I wrote yesterday about the corrective downtrend coming under pressure and that if a confirmed breach of $1285 could be seen then the bulls would regain the initiative. This could not quite be seen and the corrective outlook continues. In fact, yesterday’s decline subsequently formed a bearish outside day which suggests there is an appetite for some downside again. I have previously discussed the medium term buy level which I see around the $1252/$1255 area and once again yesterday’s low has come in at $1255.20. This is also around the support of the 38.2% Fibonacci retracement of $1168/$1306 at $1254.The momentum indicators are still corrective but equally just unwinding the bullish overbought position. Interestingly, on the hourly chart the MACD lines have just given a bullish crossover and this could be a sign of support again. It looks like the gold chart is becoming increasingly choppy near/medium term as the building process for a medium term low continues. Resistance once again around $1272 which is becoming a pivot level.
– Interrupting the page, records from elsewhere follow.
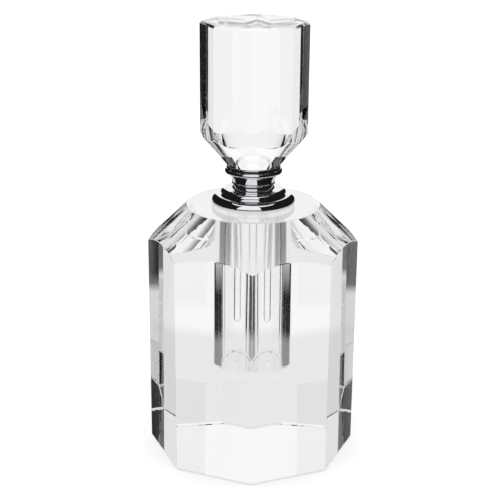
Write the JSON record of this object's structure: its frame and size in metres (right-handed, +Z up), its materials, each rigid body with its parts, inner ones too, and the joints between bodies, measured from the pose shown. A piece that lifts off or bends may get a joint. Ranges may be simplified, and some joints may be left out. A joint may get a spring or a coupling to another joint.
{
  "type": "perfume bottle with screw-in dabber stopper",
  "caption": "Clear cut-crystal octagonal perfume bottle with a stepped chrome neck collar and a faceted crystal stopper that unscrews and carries a glass dabber rod.",
  "frame": {"origin": "centre of the flat underside of the crystal base, on the surface that the bottle stands on", "axes": "+Z up along the bottle's axis; -Y is the front, where one vertical edge of the octagonal body faces; +X is to the right seen from the front"},
  "size_m": [0.06, 0.06, 0.1244],
  "materials": {
    "crystal": "polished, colourless, optically clear cut crystal",
    "chrome": "bright mirror plating on turned metal",
    "nickel": "plain nickel plating, as turned",
    "white_plastic": "moulded white polyethylene",
    "black_rubber": "smooth black seal rubber"
  },
  "bodies": {
    "bottle": {"bottle_body": "crystal", "neck_collar": "chrome", "neck_bush": "nickel"},
    "seal": {"stopper_washer": "white_plastic"},
    "dabber": {"rod_sleeve": "white_plastic", "dabber_rod": "crystal", "plug_o_ring": "black_rubber"},
    "stopper": {"stopper_finial": "crystal", "stopper_ferrule": "chrome", "thread_plug": "nickel"}
  },
  "joints": [
    {"name": "stopper_lift", "type": "slide", "parent": "bottle", "child": "seal", "axis": [0, 0, 1], "range_m": [0, 0.05]},
    {"name": "stopper_rise", "type": "slide", "parent": "seal", "child": "dabber", "axis": [0, 0, 1], "range_m": [0, 0.00313]},
    {"name": "stopper_turn", "type": "hinge", "parent": "dabber", "child": "stopper", "pos_m": [0, 0, 0.075], "axis": [0, 0, 1], "range_deg": [0, 900]}
  ],
  "couplings": [
    {"joint": "stopper_rise", "follows": "stopper_turn", "m_per_rad": 0.00019894}
  ]
}
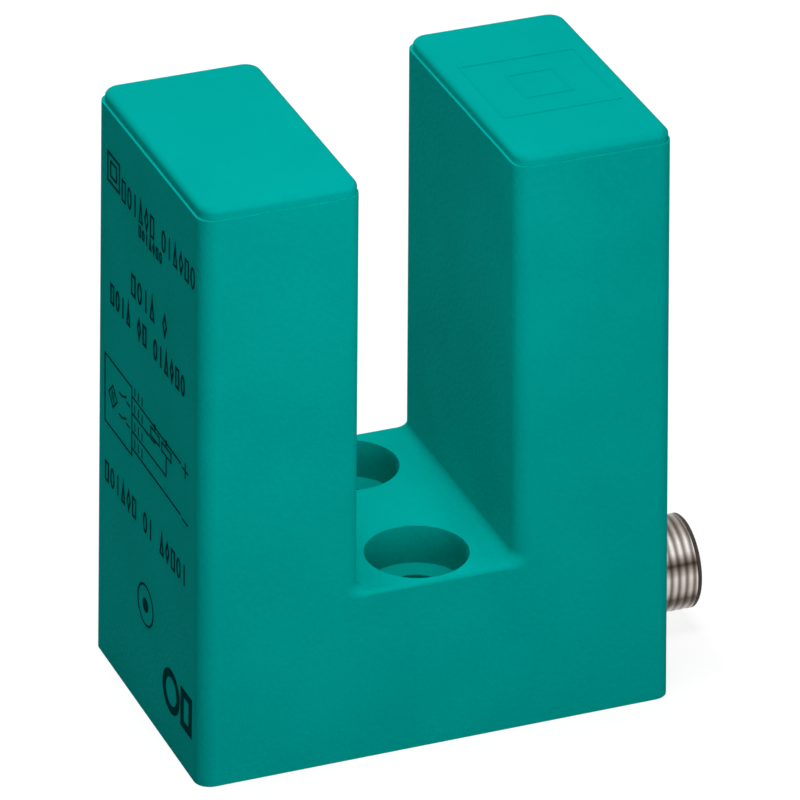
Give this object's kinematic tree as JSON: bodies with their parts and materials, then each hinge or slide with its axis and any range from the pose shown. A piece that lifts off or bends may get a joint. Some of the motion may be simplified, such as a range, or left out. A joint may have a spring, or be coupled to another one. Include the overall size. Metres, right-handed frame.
{
  "type": "fork sensor",
  "caption": "Fork-shaped inductive slot sensor: moulded housing, screw holes through the slot floor and a threaded plug connector on one side.",
  "frame": {"origin": "centre of the two mounting holes, on the face that is screwed down", "axes": "+Z out of the mounting face, up the prongs and along the mounting holes; +X across the slot towards the plug connector; +Y through the slot, from its front to its back"},
  "size_m": [0.0555, 0.0296, 0.06],
  "materials": {
    "teal_plastic": "satin, finely grained teal moulding",
    "cap_plastic": "satin teal moulding, smoother than the housing",
    "cover_plastic": "satin teal moulding",
    "nickel_plate": "bright nickel plate on brass",
    "seal_rubber": "matte",
    "black_plastic": "matte",
    "board_laminate": "green solder mask on glass-fibre laminate",
    "chip_case": "matte moulded",
    "capacitor_case": "matte moulded",
    "resistor_case": "matte ceramic",
    "gold_plate": "gold plate on brass",
    "ferrite": "matte sintered",
    "copper_wire": "enamelled copper wire",
    "cast_resin": "cast, slightly glossy"
  },
  "bodies": {
    "root": {"housing": "teal_plastic", "left_cap": "cap_plastic", "right_cap": "cap_plastic", "base_cover": "cover_plastic", "connector_shell": "nickel_plate", "connector_nut": "nickel_plate", "connector_seal": "seal_rubber", "connector_carrier": "black_plastic", "circuit_board": "board_laminate", "oscillator_chip": "chip_case", "supply_capacitor": "capacitor_case", "potting_compound": "cast_resin", "contact_pin_1": "gold_plate", "contact_pin_2": "gold_plate", "contact_pin_3": "gold_plate", "contact_pin_4": "gold_plate", "left_ferrite_core": "ferrite", "left_coil_winding": "copper_wire", "right_ferrite_core": "ferrite", "right_coil_winding": "copper_wire", "output_transistor_1": "chip_case", "output_transistor_2": "chip_case", "protection_diode_1": "chip_case", "protection_diode_2": "chip_case", "protection_diode_3": "chip_case", "chip_resistor_1": "resistor_case", "chip_resistor_2": "resistor_case", "chip_resistor_3": "resistor_case", "chip_resistor_4": "resistor_case", "chip_resistor_5": "resistor_case", "chip_resistor_6": "resistor_case"}
  },
  "joints": []
}
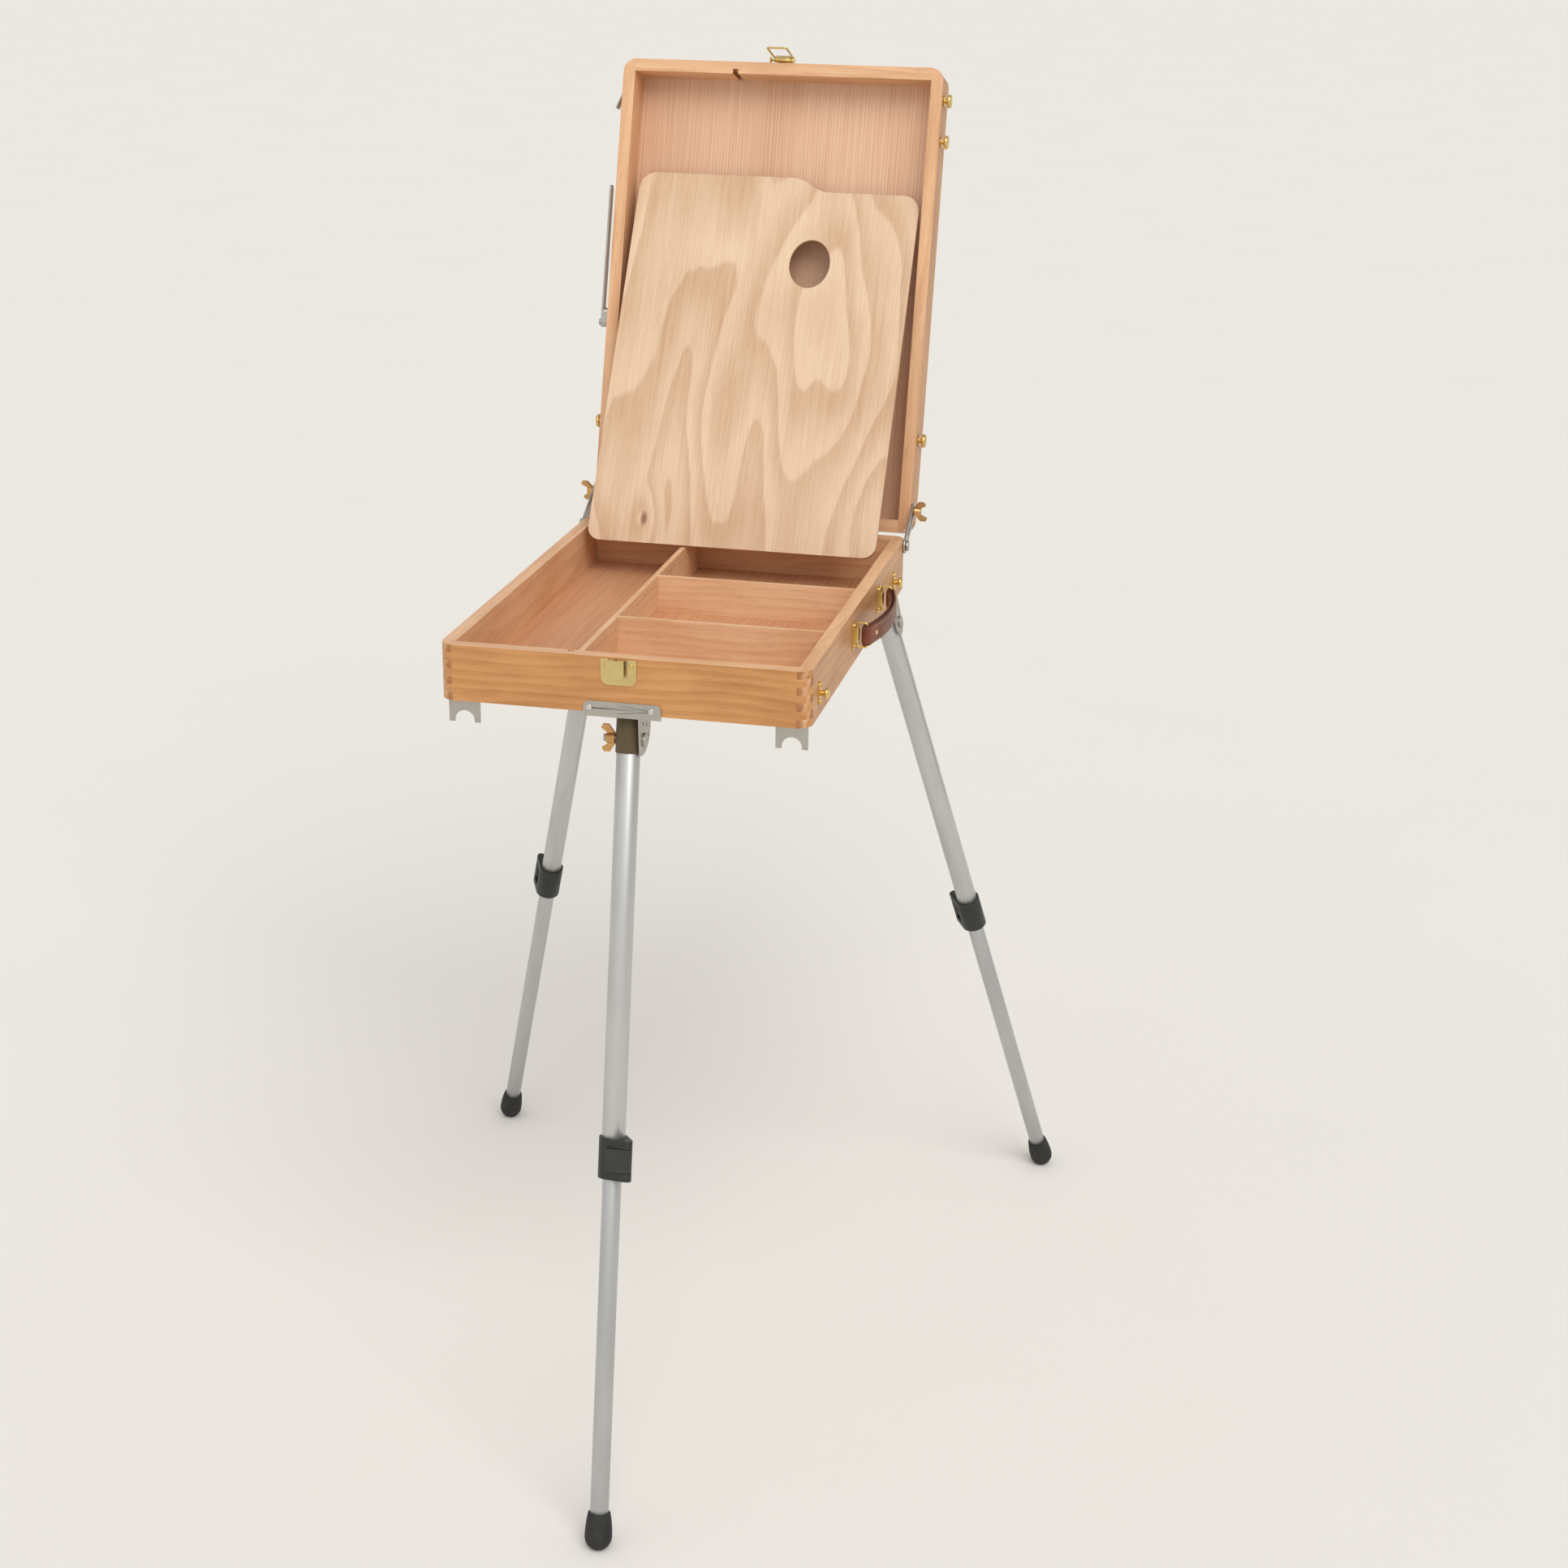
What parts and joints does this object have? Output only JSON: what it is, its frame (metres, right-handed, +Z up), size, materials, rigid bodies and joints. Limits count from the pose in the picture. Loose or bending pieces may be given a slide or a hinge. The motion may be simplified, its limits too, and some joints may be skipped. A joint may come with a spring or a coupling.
{
  "type": "box easel",
  "caption": "Wooden sketch-box easel with a divided tray, a lid that stands open as the canvas rest, a loose palette and telescopic folding legs.",
  "frame": {"origin": "on the floor, under the middle of the bounding box of the standing easel", "axes": "+X to the right across the box, +Y from the front of the tray towards the lid, +Z up"},
  "size_m": [0.5954, 0.7634, 1.1303],
  "materials": {
    "varnished_wood": "clear satin varnish",
    "plywood": "sanded veneer, thin varnish",
    "palette_ply": "sanded veneer, satin",
    "brass": "bright plated",
    "leather": "smooth, waxed",
    "zinc_steel": "dull zinc plate",
    "olive_plastic": "moulded",
    "aluminium": "satin anodised",
    "black_plastic": "moulded, slight sheen",
    "rubber": "matt"
  },
  "bodies": {
    "tray": {"tray_front": "varnished_wood", "tray_back": "varnished_wood", "tray_left": "varnished_wood", "tray_right": "varnished_wood", "tray_floor": "plywood", "long_divider": "varnished_wood", "cross_divider_front": "varnished_wood", "cross_divider_rear": "varnished_wood", "catch_plate": "brass", "tray_brass_screws": "brass", "bracket_screws": "zinc_steel", "stay_screws": "brass", "handle_plates": "brass", "handle_rings": "brass", "handle_strap": "leather", "stud_plates": "brass", "strap_studs": "brass", "front_leg_bracket": "zinc_steel", "rear_left_leg_bracket": "zinc_steel", "rear_right_leg_bracket": "zinc_steel", "leg_clips": "zinc_steel", "leg_bolts": "zinc_steel", "leg_wing_nuts": "brass"},
    "stays": {"stay_left": "zinc_steel", "stay_right": "zinc_steel"},
    "stay_bolts": {"stay_bolts": "brass", "stay_wing_nuts": "brass"},
    "lid": {"lid_bottom_wall": "varnished_wood", "lid_top_wall": "varnished_wood", "lid_left_wall": "varnished_wood", "lid_right_wall": "varnished_wood", "lid_panel": "plywood", "latch_base": "brass", "lid_screws": "brass", "canvas_washers": "brass", "canvas_knobs": "brass", "arm_screw": "zinc_steel", "canvas_clip": "zinc_steel"},
    "canvas_arm": {"canvas_arm": "zinc_steel"},
    "latch_lever": {"latch_lever": "brass"},
    "latch_bail": {"latch_bail": "brass"},
    "palette": {"palette": "palette_ply"},
    "front_leg": {"front_leg_socket": "olive_plastic", "front_upper_tube": "aluminium", "front_collar": "black_plastic"},
    "front_lever": {"front_clamp_lever": "black_plastic"},
    "front_lower": {"front_lower_tube": "aluminium", "front_foot": "rubber"},
    "rear_left_leg": {"rear_left_leg_plug": "olive_plastic", "rear_left_upper_tube": "aluminium", "rear_left_collar": "black_plastic"},
    "rear_left_lever": {"rear_left_clamp_lever": "black_plastic"},
    "rear_left_lower": {"rear_left_lower_tube": "aluminium", "rear_left_foot": "rubber"},
    "rear_right_leg": {"rear_right_leg_plug": "olive_plastic", "rear_right_upper_tube": "aluminium", "rear_right_collar": "black_plastic"},
    "rear_right_lever": {"rear_right_clamp_lever": "black_plastic"},
    "rear_right_lower": {"rear_right_lower_tube": "aluminium", "rear_right_foot": "rubber"}
  },
  "joints": [
    {"name": "stay_swing", "type": "hinge", "parent": "tray", "child": "stays", "pos_m": [0, 0.186, 0.708], "axis": [1, 0, 0], "range_deg": [0, 101.93]},
    {"name": "stay_slide", "type": "slide", "parent": "stays", "child": "stay_bolts", "axis": [0, 0.863, 0.5052], "range_m": [-0.02992, 0]},
    {"name": "lid_tilt", "type": "hinge", "parent": "stay_bolts", "child": "lid", "pos_m": [0, 0.22451, 0.73054], "axis": [1, 0, 0], "range_deg": [0, 4.72]},
    {"name": "palette_fold", "type": "hinge", "parent": "tray", "child": "palette", "pos_m": [0, 0.133, 0.7285], "axis": [1, 0, 0], "range_deg": [0, 124.1]},
    {"name": "canvas_arm_swing", "type": "hinge", "parent": "lid", "child": "canvas_arm", "pos_m": [-0.15, 0.27827, 0.87938], "axis": [1, 0, 0], "range_deg": [0, 90]},
    {"name": "latch_lever_flip", "type": "hinge", "parent": "lid", "child": "latch_lever", "pos_m": [-0.003, 0.34788, 1.11637], "axis": [1, 0, 0], "range_deg": [0, 100]},
    {"name": "latch_bail_swing", "type": "hinge", "parent": "latch_lever", "child": "latch_bail", "pos_m": [-0.003, 0.35463, 1.11801], "axis": [1, 0, 0], "range_deg": [-100.1, 0]},
    {"name": "front_leg_fold", "type": "hinge", "parent": "tray", "child": "front_leg", "pos_m": [0.0004, -0.207, 0.642], "axis": [0.9997, 0, 0.0226], "range_deg": [0, 104.53]},
    {"name": "front_leg_slide", "type": "slide", "parent": "front_leg", "child": "front_lower", "axis": [0.0219, -0.2509, -0.9678], "range_m": [-0.26, 0.01]},
    {"name": "front_lever_flip", "type": "hinge", "parent": "front_leg", "child": "front_lever", "pos_m": [0.01474, -0.21707, 0.64494], "axis": [-0.0219, 0.2509, 0.9678], "range_deg": [0, 100]},
    {"name": "rear_left_leg_fold", "type": "hinge", "parent": "tray", "child": "rear_left_leg", "pos_m": [-0.136, 0.171, 0.638], "axis": [-0.9714, -0.0024, 0.2376], "range_deg": [0, 106.61]},
    {"name": "rear_left_leg_slide", "type": "slide", "parent": "rear_left_leg", "child": "rear_left_lower", "axis": [-0.2303, 0.2561, -0.9388], "range_m": [-0.26, 0.01]},
    {"name": "rear_left_lever_flip", "type": "hinge", "parent": "rear_left_leg", "child": "rear_left_lever", "pos_m": [-0.14938, 0.18102, 0.64401], "axis": [0.2303, -0.2561, 0.9388], "range_deg": [0, 100]},
    {"name": "rear_right_leg_fold", "type": "hinge", "parent": "tray", "child": "rear_right_leg", "pos_m": [0.1395, 0.171, 0.638], "axis": [-0.9753, 0.0073, -0.2209], "range_deg": [0, 109.04]},
    {"name": "rear_right_leg_slide", "type": "slide", "parent": "rear_right_leg", "child": "rear_right_lower", "axis": [0.2131, 0.2958, -0.9312], "range_m": [-0.26, 0.01]},
    {"name": "rear_right_lever_flip", "type": "hinge", "parent": "rear_right_leg", "child": "rear_right_lever", "pos_m": [0.12485, 0.18104, 0.63784], "axis": [-0.2131, -0.2958, 0.9312], "range_deg": [0, 100]}
  ],
  "couplings": [
    {"joint": "stay_slide", "follows": "stay_swing", "m_per_rad": -0.016703},
    {"joint": "lid_tilt", "follows": "stay_swing", "ratio": 0.045792},
    {"joint": "palette_fold", "follows": "stay_swing", "ratio": 1.2165},
    {"joint": "latch_bail_swing", "follows": "latch_lever_flip", "ratio": -1}
  ]
}
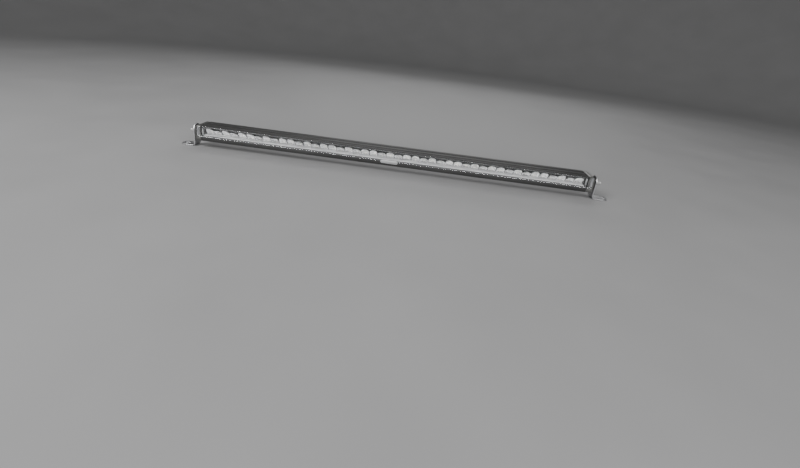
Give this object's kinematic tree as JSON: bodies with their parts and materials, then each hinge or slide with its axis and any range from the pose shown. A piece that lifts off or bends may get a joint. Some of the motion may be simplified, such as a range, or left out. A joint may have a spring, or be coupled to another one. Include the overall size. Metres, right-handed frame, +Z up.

The outlook for WTI has improved dramatically in the past four sessions, with a rally of over 18% from what could now be a key low at $43.58. It is still far too early to say whether the oil price has bottomed but the bulls have made some serious breakthroughs. Trading above the 21 day moving average, breaking the old downtrend resistance and an intraday move above the $51.27 15th January high. The RSI is also at a 4 month high and close to a 6 month high. The intraday hourly chart shows that the bull flag target of 51 has been achieved but that does not appear to have halted the rally which has seen a close above the $51.27 high and which is now hugging the 21 hour moving average on the intraday chart. If this short squeeze continues there is little reason why the next resistance band $53.60/$55.10 cannot be tested. Support has now been left at $48, $49 and $49.75.